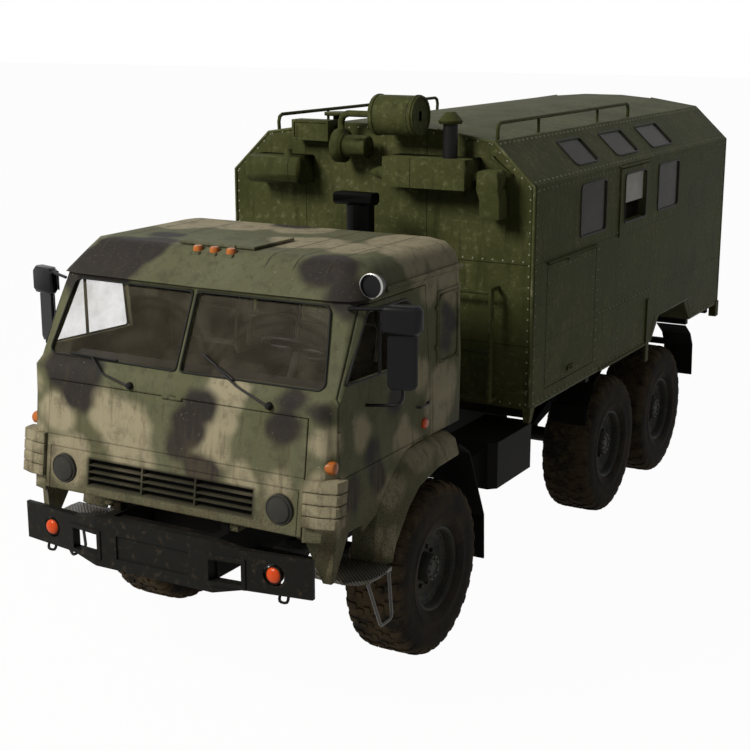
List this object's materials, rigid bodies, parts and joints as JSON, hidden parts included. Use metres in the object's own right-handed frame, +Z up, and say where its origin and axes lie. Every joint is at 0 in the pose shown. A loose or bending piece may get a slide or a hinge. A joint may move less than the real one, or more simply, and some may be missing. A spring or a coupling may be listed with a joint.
{
  "type": "military cargo truck with van body",
  "caption": "Six-wheel off-road military truck with a tilting cab over the engine and a closed van body with windows, hatch and rear door.",
  "frame": {"origin": "on the ground under the middle of the truck's overall length and width", "axes": "-Y forwards, +X to the truck's left, +Z up"},
  "size_m": [2.976, 7.491, 3.66],
  "materials": {
    "cab_paint": "matte camouflage enamel",
    "van_paint": "matte olive enamel",
    "chassis_paint": "matte black enamel, dusty",
    "bumper_paint": "satin black enamel",
    "tyre": "dusty black rubber",
    "rim_paint": "matte olive enamel, dusty",
    "glass": "clear safety glass",
    "engine_iron": "bare and oily",
    "equipment_paint": "matte olive enamel",
    "intake_plastic": "black moulded plastic",
    "mirror_black": "black shell with a mirror",
    "lamp_amber": "amber lens",
    "lamp_red": "red lens",
    "headlamp_cover": "dark blackout cover",
    "seat_vinyl": "dark artificial leather",
    "dash_plastic": "dark moulded plastic"
  },
  "bodies": {
    "chassis": {"frame_rails": "chassis_paint", "cross_members": "chassis_paint", "front_bumper": "bumper_paint", "fog_lamps": "lamp_amber", "powertrain": "engine_iron", "front_axle": "chassis_paint", "rear_axles": "chassis_paint", "leaf_springs": "chassis_paint", "side_tanks": "van_paint", "front_steps": "bumper_paint", "mudguards": "intake_plastic", "air_intake": "intake_plastic", "van_shell": "van_paint", "van_rails": "van_paint", "van_windows": "glass", "van_equipment": "equipment_paint", "tail_lamps": "lamp_red"},
    "van_door": {"van_door": "van_paint"},
    "side_hatch": {"side_hatch": "van_paint"},
    "cab": {"cab_shell": "cab_paint", "cab_glass": "glass", "cab_wings": "cab_paint", "cab_seats": "seat_vinyl", "dashboard": "dash_plastic", "cab_lamps": "lamp_amber"},
    "steering_wheel": {"steering_wheel": "dash_plastic"},
    "front_lid": {"front_lid": "cab_paint", "headlamps": "headlamp_cover"},
    "roof_hatch": {"roof_hatch": "cab_paint"},
    "left_door": {"left_door": "cab_paint", "left_door_glass": "glass", "left_mirror": "mirror_black"},
    "right_door": {"right_door": "cab_paint", "right_door_glass": "glass", "right_mirror": "mirror_black"},
    "left_knuckle": {"left_knuckle": "chassis_paint"},
    "right_knuckle": {"right_knuckle": "chassis_paint"},
    "front_left_wheel": {"front_left_tyre": "tyre", "front_left_rim": "rim_paint"},
    "front_right_wheel": {"front_right_tyre": "tyre", "front_right_rim": "rim_paint"},
    "mid_left_wheel": {"mid_left_tyre": "tyre", "mid_left_rim": "rim_paint"},
    "mid_right_wheel": {"mid_right_tyre": "tyre", "mid_right_rim": "rim_paint"},
    "rear_left_wheel": {"rear_left_tyre": "tyre", "rear_left_rim": "rim_paint"},
    "rear_right_wheel": {"rear_right_tyre": "tyre", "rear_right_rim": "rim_paint"}
  },
  "joints": [
    {"name": "cab_tilt", "type": "hinge", "parent": "chassis", "child": "cab", "pos_m": [0, -3.52, 1.2], "axis": [1, 0, 0], "range_deg": [0, 42]},
    {"name": "left_door_hinge", "type": "hinge", "parent": "cab", "child": "left_door", "pos_m": [1.145, -3.405, 1.775], "axis": [0, 0, -1], "range_deg": [0, 70]},
    {"name": "right_door_hinge", "type": "hinge", "parent": "cab", "child": "right_door", "pos_m": [-1.145, -3.405, 1.775], "axis": [0, 0, 1], "range_deg": [0, 70]},
    {"name": "front_lid_hinge", "type": "hinge", "parent": "cab", "child": "front_lid", "pos_m": [0, -3.48059, 1.925], "axis": [-1, 0, 0], "range_deg": [0, 80]},
    {"name": "roof_hatch_hinge", "type": "hinge", "parent": "cab", "child": "roof_hatch", "pos_m": [-0.03, -2.94, 2.797], "axis": [1, 0, 0], "range_deg": [0, 90]},
    {"name": "left_steer", "type": "hinge", "parent": "chassis", "child": "left_knuckle", "pos_m": [0.905, -2.19, 0.595], "axis": [0, 0, 1], "range_deg": [-30, 30]},
    {"name": "right_steer", "type": "hinge", "parent": "chassis", "child": "right_knuckle", "pos_m": [-0.905, -2.19, 0.595], "axis": [0, 0, 1], "range_deg": [-30, 30]},
    {"name": "steering_wheel_turn", "type": "hinge", "parent": "cab", "child": "steering_wheel", "pos_m": [0.55, -2.9, 2.18], "axis": [0, 0.4695, 0.8829], "range_deg": [-545, 545]},
    {"name": "van_door_hinge", "type": "hinge", "parent": "chassis", "child": "van_door", "pos_m": [-0.42, 3.71, 2.2], "axis": [0, 0, 1], "range_deg": [0, 110]},
    {"name": "side_hatch_hinge", "type": "hinge", "parent": "chassis", "child": "side_hatch", "pos_m": [1.28, -0.185, 2.44], "axis": [0, -1, 0], "range_deg": [0, 90]},
    {"name": "front_left_spin", "type": "hinge", "parent": "left_knuckle", "child": "front_left_wheel", "pos_m": [0.99, -2.19, 0.595], "axis": [1, 0, 0], "continuous": true},
    {"name": "front_right_spin", "type": "hinge", "parent": "right_knuckle", "child": "front_right_wheel", "pos_m": [-0.99, -2.19, 0.595], "axis": [1, 0, 0], "continuous": true},
    {"name": "mid_left_spin", "type": "hinge", "parent": "chassis", "child": "mid_left_wheel", "pos_m": [0.95, 1.15, 0.595], "axis": [1, 0, 0], "continuous": true},
    {"name": "mid_right_spin", "type": "hinge", "parent": "chassis", "child": "mid_right_wheel", "pos_m": [-0.95, 1.15, 0.595], "axis": [1, 0, 0], "continuous": true},
    {"name": "rear_left_spin", "type": "hinge", "parent": "chassis", "child": "rear_left_wheel", "pos_m": [0.95, 2.47, 0.595], "axis": [1, 0, 0], "continuous": true},
    {"name": "rear_right_spin", "type": "hinge", "parent": "chassis", "child": "rear_right_wheel", "pos_m": [-0.95, 2.47, 0.595], "axis": [1, 0, 0], "continuous": true}
  ],
  "couplings": [
    {"joint": "right_steer", "follows": "left_steer", "ratio": 1},
    {"joint": "steering_wheel_turn", "follows": "left_steer", "ratio": 18}
  ]
}
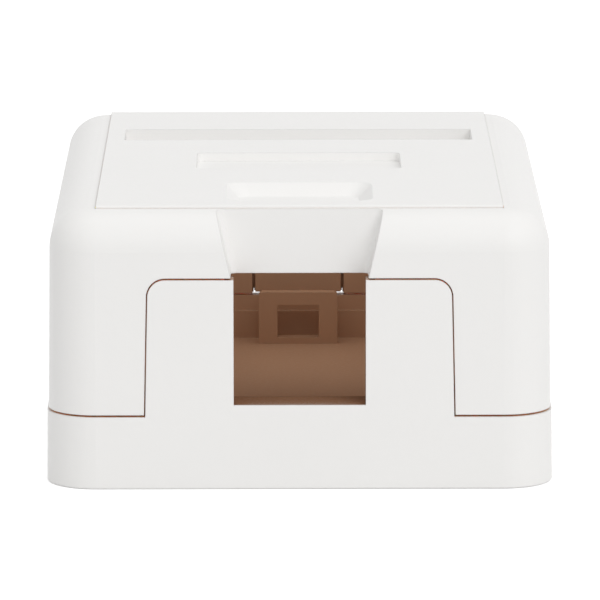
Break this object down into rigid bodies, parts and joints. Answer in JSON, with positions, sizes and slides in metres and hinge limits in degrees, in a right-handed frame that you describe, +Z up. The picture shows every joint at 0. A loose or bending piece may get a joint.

────────────────

▶ _Aim_:
Restate the whole listing exactly, leaving out nothing.

▶ _Answer to the task_:
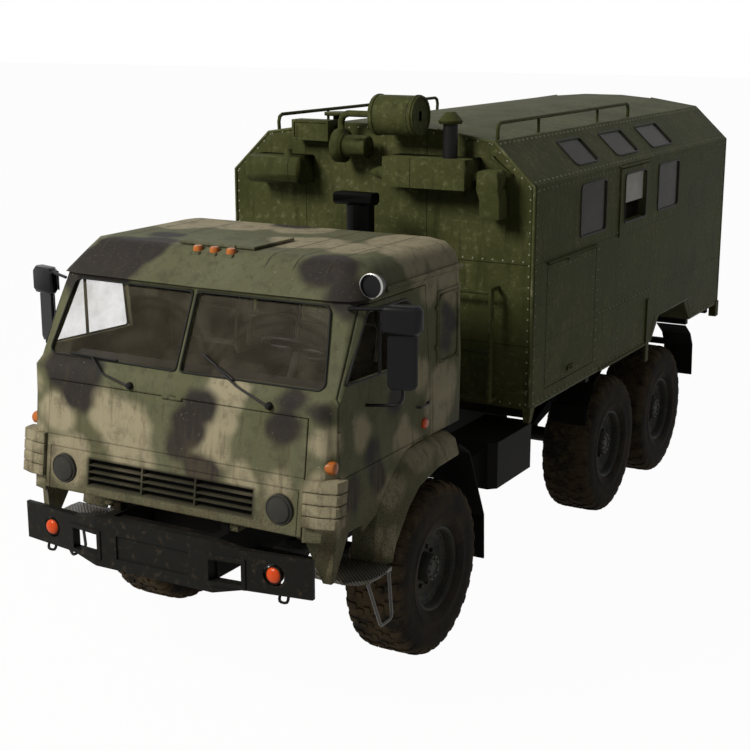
List this object's materials, rigid bodies, parts and joints as JSON, hidden parts included. Use metres in the object's own right-handed frame, +Z up, and say where its origin and axes lie. Every joint is at 0 in the pose shown. A loose or bending piece may get a slide or a hinge. A joint may move less than the real one, or more simply, and some may be missing. A spring or a coupling may be listed with a joint.
{
  "type": "military cargo truck with van body",
  "caption": "Six-wheel off-road military truck with a tilting cab over the engine and a closed van body with windows, hatch and rear door.",
  "frame": {"origin": "on the ground under the middle of the truck's overall length and width", "axes": "-Y forwards, +X to the truck's left, +Z up"},
  "size_m": [2.976, 7.491, 3.66],
  "materials": {
    "cab_paint": "matte camouflage enamel",
    "van_paint": "matte olive enamel",
    "chassis_paint": "matte black enamel, dusty",
    "bumper_paint": "satin black enamel",
    "tyre": "dusty black rubber",
    "rim_paint": "matte olive enamel, dusty",
    "glass": "clear safety glass",
    "engine_iron": "bare and oily",
    "equipment_paint": "matte olive enamel",
    "intake_plastic": "black moulded plastic",
    "mirror_black": "black shell with a mirror",
    "lamp_amber": "amber lens",
    "lamp_red": "red lens",
    "headlamp_cover": "dark blackout cover",
    "seat_vinyl": "dark artificial leather",
    "dash_plastic": "dark moulded plastic"
  },
  "bodies": {
    "chassis": {"frame_rails": "chassis_paint", "cross_members": "chassis_paint", "front_bumper": "bumper_paint", "fog_lamps": "lamp_amber", "powertrain": "engine_iron", "front_axle": "chassis_paint", "rear_axles": "chassis_paint", "leaf_springs": "chassis_paint", "side_tanks": "van_paint", "front_steps": "bumper_paint", "mudguards": "intake_plastic", "air_intake": "intake_plastic", "van_shell": "van_paint", "van_rails": "van_paint", "van_windows": "glass", "van_equipment": "equipment_paint", "tail_lamps": "lamp_red"},
    "van_door": {"van_door": "van_paint"},
    "side_hatch": {"side_hatch": "van_paint"},
    "cab": {"cab_shell": "cab_paint", "cab_glass": "glass", "cab_wings": "cab_paint", "cab_seats": "seat_vinyl", "dashboard": "dash_plastic", "cab_lamps": "lamp_amber"},
    "steering_wheel": {"steering_wheel": "dash_plastic"},
    "front_lid": {"front_lid": "cab_paint", "headlamps": "headlamp_cover"},
    "roof_hatch": {"roof_hatch": "cab_paint"},
    "left_door": {"left_door": "cab_paint", "left_door_glass": "glass", "left_mirror": "mirror_black"},
    "right_door": {"right_door": "cab_paint", "right_door_glass": "glass", "right_mirror": "mirror_black"},
    "left_knuckle": {"left_knuckle": "chassis_paint"},
    "right_knuckle": {"right_knuckle": "chassis_paint"},
    "front_left_wheel": {"front_left_tyre": "tyre", "front_left_rim": "rim_paint"},
    "front_right_wheel": {"front_right_tyre": "tyre", "front_right_rim": "rim_paint"},
    "mid_left_wheel": {"mid_left_tyre": "tyre", "mid_left_rim": "rim_paint"},
    "mid_right_wheel": {"mid_right_tyre": "tyre", "mid_right_rim": "rim_paint"},
    "rear_left_wheel": {"rear_left_tyre": "tyre", "rear_left_rim": "rim_paint"},
    "rear_right_wheel": {"rear_right_tyre": "tyre", "rear_right_rim": "rim_paint"}
  },
  "joints": [
    {"name": "cab_tilt", "type": "hinge", "parent": "chassis", "child": "cab", "pos_m": [0, -3.52, 1.2], "axis": [1, 0, 0], "range_deg": [0, 42]},
    {"name": "left_door_hinge", "type": "hinge", "parent": "cab", "child": "left_door", "pos_m": [1.145, -3.405, 1.775], "axis": [0, 0, -1], "range_deg": [0, 70]},
    {"name": "right_door_hinge", "type": "hinge", "parent": "cab", "child": "right_door", "pos_m": [-1.145, -3.405, 1.775], "axis": [0, 0, 1], "range_deg": [0, 70]},
    {"name": "front_lid_hinge", "type": "hinge", "parent": "cab", "child": "front_lid", "pos_m": [0, -3.48059, 1.925], "axis": [-1, 0, 0], "range_deg": [0, 80]},
    {"name": "roof_hatch_hinge", "type": "hinge", "parent": "cab", "child": "roof_hatch", "pos_m": [-0.03, -2.94, 2.797], "axis": [1, 0, 0], "range_deg": [0, 90]},
    {"name": "left_steer", "type": "hinge", "parent": "chassis", "child": "left_knuckle", "pos_m": [0.905, -2.19, 0.595], "axis": [0, 0, 1], "range_deg": [-30, 30]},
    {"name": "right_steer", "type": "hinge", "parent": "chassis", "child": "right_knuckle", "pos_m": [-0.905, -2.19, 0.595], "axis": [0, 0, 1], "range_deg": [-30, 30]},
    {"name": "steering_wheel_turn", "type": "hinge", "parent": "cab", "child": "steering_wheel", "pos_m": [0.55, -2.9, 2.18], "axis": [0, 0.4695, 0.8829], "range_deg": [-545, 545]},
    {"name": "van_door_hinge", "type": "hinge", "parent": "chassis", "child": "van_door", "pos_m": [-0.42, 3.71, 2.2], "axis": [0, 0, 1], "range_deg": [0, 110]},
    {"name": "side_hatch_hinge", "type": "hinge", "parent": "chassis", "child": "side_hatch", "pos_m": [1.28, -0.185, 2.44], "axis": [0, -1, 0], "range_deg": [0, 90]},
    {"name": "front_left_spin", "type": "hinge", "parent": "left_knuckle", "child": "front_left_wheel", "pos_m": [0.99, -2.19, 0.595], "axis": [1, 0, 0], "continuous": true},
    {"name": "front_right_spin", "type": "hinge", "parent": "right_knuckle", "child": "front_right_wheel", "pos_m": [-0.99, -2.19, 0.595], "axis": [1, 0, 0], "continuous": true},
    {"name": "mid_left_spin", "type": "hinge", "parent": "chassis", "child": "mid_left_wheel", "pos_m": [0.95, 1.15, 0.595], "axis": [1, 0, 0], "continuous": true},
    {"name": "mid_right_spin", "type": "hinge", "parent": "chassis", "child": "mid_right_wheel", "pos_m": [-0.95, 1.15, 0.595], "axis": [1, 0, 0], "continuous": true},
    {"name": "rear_left_spin", "type": "hinge", "parent": "chassis", "child": "rear_left_wheel", "pos_m": [0.95, 2.47, 0.595], "axis": [1, 0, 0], "continuous": true},
    {"name": "rear_right_spin", "type": "hinge", "parent": "chassis", "child": "rear_right_wheel", "pos_m": [-0.95, 2.47, 0.595], "axis": [1, 0, 0], "continuous": true}
  ],
  "couplings": [
    {"joint": "right_steer", "follows": "left_steer", "ratio": 1},
    {"joint": "steering_wheel_turn", "follows": "left_steer", "ratio": 18}
  ]
}
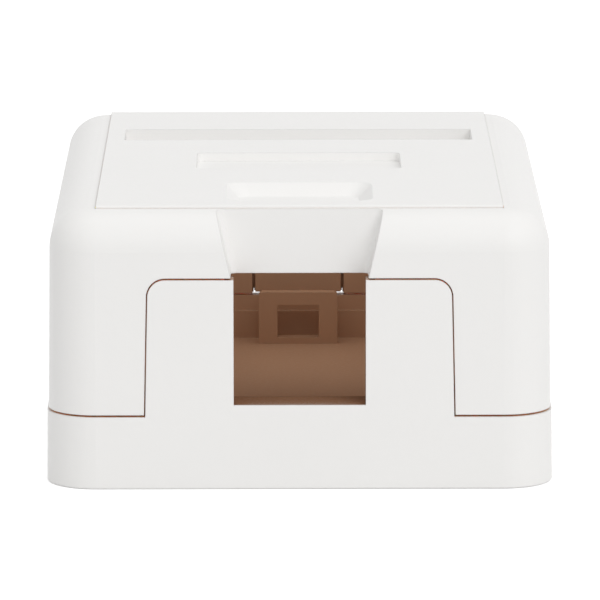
Break this object down into rigid bodies, parts and joints. Answer in JSON, with positions, sizes and slides in metres and hinge limits in degrees, in a right-handed frame that you describe, +Z up. The picture shows every joint at 0. A loose or bending piece may get a joint.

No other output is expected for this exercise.